The L4 microkernel is the key enabler of most of our work. It provides a minimal and efficient lowest software level, and is the only part of our software that is meant to execute in the privileged mode of the hardware. Much of the work on an L4-based embedded-systems platform has moved from research to commercialisation by our spinout Open Kernel Labs (OK Labs);
User-level device drivers form an essential part of any L4-based system, as the kernel contains no drivers. Running device drivers in user mode also helps containment of driver bugs and is an important first step towards fully encapsulating device drivers;
Component architecture for microkernel-based embedded systems (CAmkES) is a project which aims to provide support for developing efficient medium- to large-sized embedded systems based on L4 and the ESF;
Secure embedded L4 (seL4) is a project to develop a new version of the L4 API which satisfies the requirements of highly secure embedded systems;
L4.verified is a project which aims at mathematically proving the correctness of the implementation of L4;
probabilistic temporal analysis of operating systems (Potoroo) is a project which is developing techniques suitable for obtaining a complete timing model of an operating-system kernel such as L4;
virtualisation explores issues concerned with virtualisation of hardware and operating systems running on virtual hardware;
operating-system-directed power management investigates ways in which the operating system can improve the efficiency of power use in embedded systems.
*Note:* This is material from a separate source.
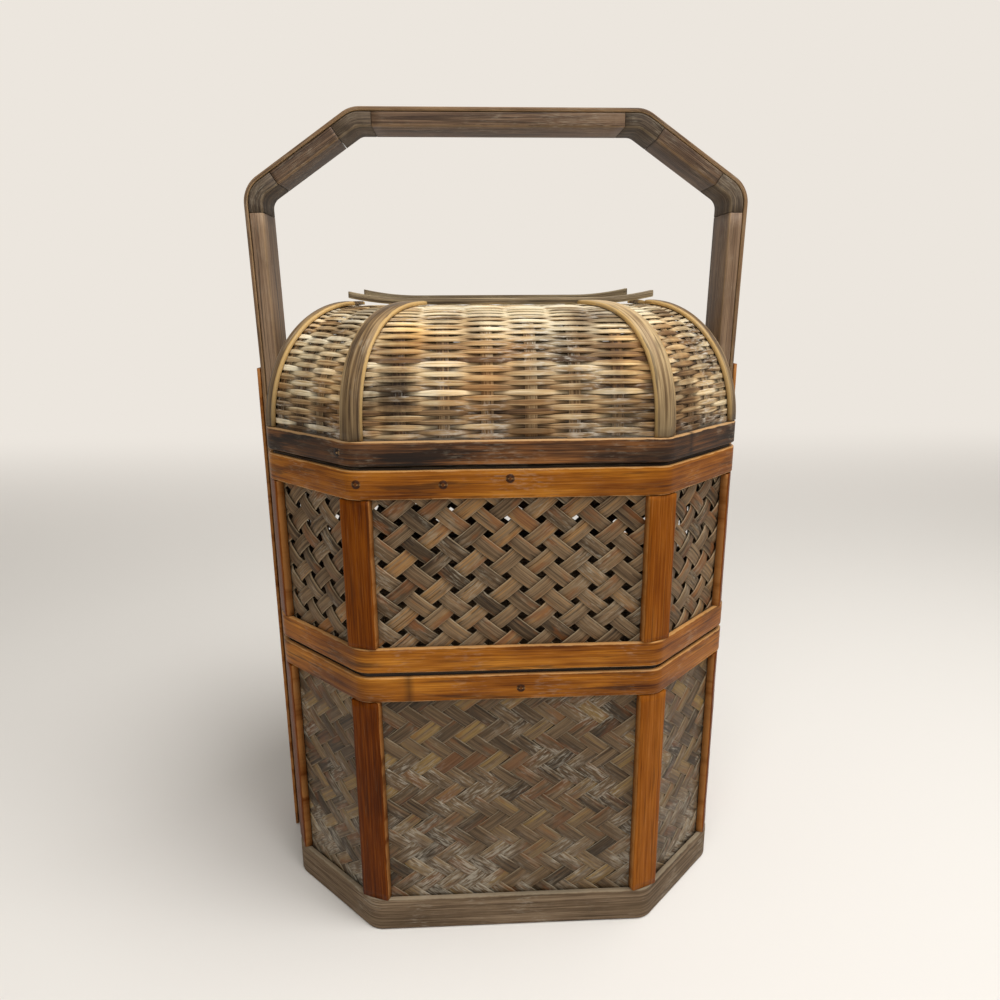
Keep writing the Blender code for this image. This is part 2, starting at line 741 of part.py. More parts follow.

There are also commercial deployment projects which are not listed as details are under non-disclosure arrangements.

Associated non-NICTA Projects

A number of non-NICTA projects are associated with ERTOS, adding to the critical mass of systems researchers. They have in common with most of ERTOS a strong focus on operating-system issues and their close association with ERTOS produces significant synergies.

Gelato aims at improving the scalability and performance of Linux, particularly on Itanium processors;
Mungi is a single-address-space operating system which is used as the basis of work on flexible coherency management and distributed persistent programming.